Learn about the systematic review and meta-analysis process

Elements of a Systematic Review

There are various reporting guidelines that you may follow to make sure all required elements are being reported in your systematic review. Most systematic reviews should contain the following elements:

  • Abstract
  • Introduction
  • Methods
  • Results
  • Discussion
  • Reference List

See the tabs to right for further explanation of each of these elements.

The abstract is a dedicated section in your review that briefly provides a structured summary of your protocol. The abstract may include a brief description of your research question, objectives, core concepts, search criteria, data sources, conclusions and key findings and search process.
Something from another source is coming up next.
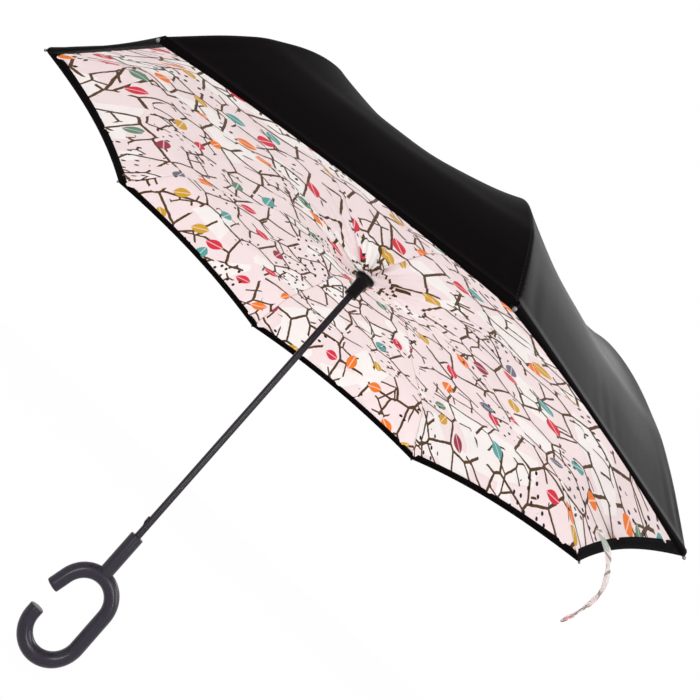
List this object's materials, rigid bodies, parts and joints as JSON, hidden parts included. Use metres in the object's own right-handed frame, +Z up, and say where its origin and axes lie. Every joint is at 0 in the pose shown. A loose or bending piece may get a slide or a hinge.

The introduction to a systematic review should include the following:

  • The rationale for the review
  • An explicit statement of the objective(s) and research question(s)

The methods section of the systematic review will discuss the following:

  • Eligibility criteria for the studies, including inclusion and exclusion criteria
  • All databases, websites, or other data sources searched
  • The search strategy for all databases, including any filters and limits used
  • The selections process and how reviewers screened each study
  • Data collection process
  • All outcomes and variables of the data that was sought
  • Study risk of bias assessment
  • Effect measures
  • Synthesis methods
  • Reporting bias assessment
  • Certainty assessment


The results section should summarize the results and findings of search and selection process. Details to include consist of:

  • Study selection results
  • Study characteristics of each study chosen
  • Any risk of bias in the included studies
  • Summary or results for included studies
  • Results of the syntheses
  • Assessment of certainty and risk of bias

The discussion section is similar to the conclusion section of a literature review. It should provide a general interpretation of the results and any limitations of the evidence and review process. 

A reference list at the end of a systematic review is essential. Citing all sources gives credit to the authors of the literature, allows others to find the literature for evaluation or their own research, and helps to avoid plagiarism. For more information on creating a reference list, see our Citation Styles guide.

Other information that may be included are the registration and protocol information of the review. Details of availability of the data, financial support, or competing interests may also be reported.